Friendship and respect are therefore very important, in my eyes, in the construction of the writer self. And they always have to go both ways. Don’t be a prick: help others too, the same way you have been helped. I have never forgotten the great people who have read my stuff in the beginning and treated it with respect. “It” – not “me”. That’s very important: you are not your work, and your work is not you. People who compare works to babies should be shot. A work is a work. A book, a short story, a poem, whatever. And you wrote it, yes. But when people read it, when it begins to circulate, it becomes itself and you have to accept that. If you have many readers, then you will have many readings, and you’ve got to chose which ones YOU find adequate. Don’t defend your work if it’s attacked, don’t justify yourself, but listen to good criticism and to good compliments. You’ll know what I mean when you hear them. I can’t tell you. I am not you. I will never be you. Remember? So you have to find out for yourself.
At the same time, you should also know, deep within yourself, at the core of your bleeding heart, that yes, you’re a fucking genius and that nobody can take it from you. But keep it to yourself and only use it when you’re thrown on the ground and that nobody will help you back on your feet. Use the secret flame only when yiou need it – otherwise it will poison and destroy you. Many famous writers have fallen to its charm, and many unknown assholes too. So you be careful with that flame, but it’s OK to blow on it once in a while, when the winter night gets really cold.
Second: publishing. Ah – yes. That is a very difficult question right here. I am going to be very honest with you: there are only two main factors in getting published. The first one is who you know and who can help you. To have good friends who are already published is the greatest help, not to mention those who are publishers. This why the friendship and respect part mentioned above is so important. Writers do help writers, if they’re not assholes. (But yes, there are a lot of assholes). Networks, in the positive sense of the term, are therefore essential: get in touch with other writers you feel close or related too, join poetry clubs, get in contact with magazines, online or print, go to readings, if that is possible… – in a word, move your ass and get out there. That’s how you will meet people, get read and eventually get published.
The other thing is luck. Pure and simple. Many famous writers are famous because they were born in a literary network, or went to the same school as other famous people, etc. That is where Fate is tilted from the start, and there’s nothing you can do about it. But luck is blind, and you’ve got to believe in your lucky star. That’s actually what happened to me – and still is. To meet the right person at the right time, when you’re the least expecting it. It’s like love or a white shark. Except a white shark is generally considered bad luck. So be ope to everything and take your chance when you see it. The old Greeks said that everybody meets a God in disguise in his or her life once. I can tell you it’s true, and that it can be a God or a Goddess.

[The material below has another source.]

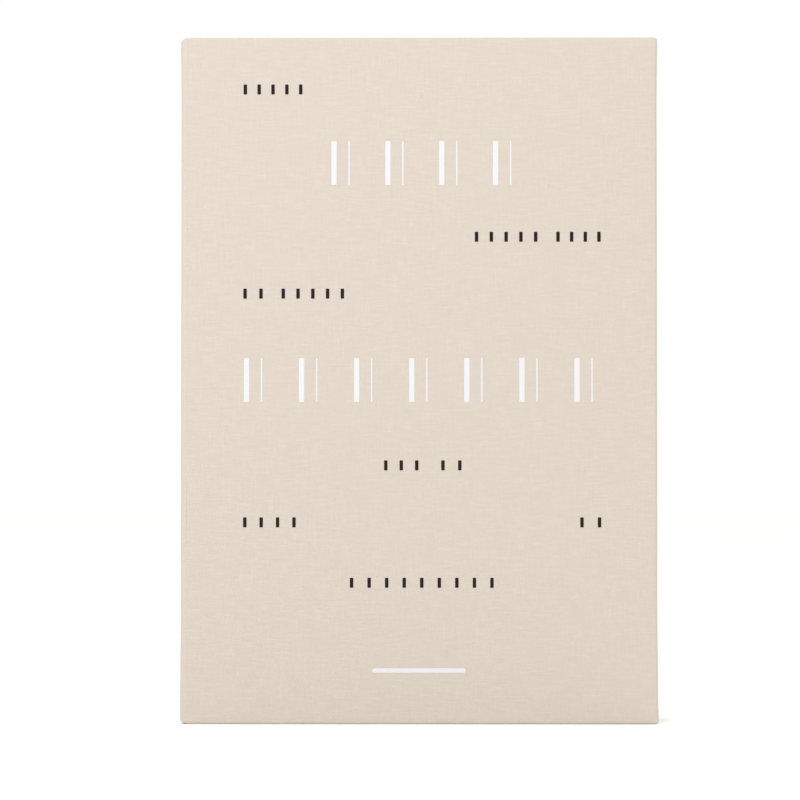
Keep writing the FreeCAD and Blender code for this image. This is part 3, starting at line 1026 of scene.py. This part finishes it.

And I’ve met quite a few, now.
Finally, don’t get sucked into the romantic vision of “being a writer” only if your book sells well. Books don’t sell well if they’re not calibrated products. Period. I don’t sell well – and yet, yes, I am a writer. Absolutely. I even have some fans. Selling books is the necessary consequence of being a writer, but the number doesn’t matter, unless you want to live off it. But you’re not THAT naive, are you? You’re going to keep your day job, right? And your night job too? Promise? You are still a writer if you do other things than write for a living. Hell, you can be an asshole and a teacher. Why can’t you be a writer and a teacher? Or an asshole and a writer and a teacher? Mono-identities are for losers anyway.
OK, I guess that’s it. As I said in the beginning, you can take it with you, or throw it in the garbage can. I don’t know you, what do I care? And yet – strangely enough – I do care and I want you to make it. Big, Huge. Enormous. So you can eventually, in your turn, help other writers.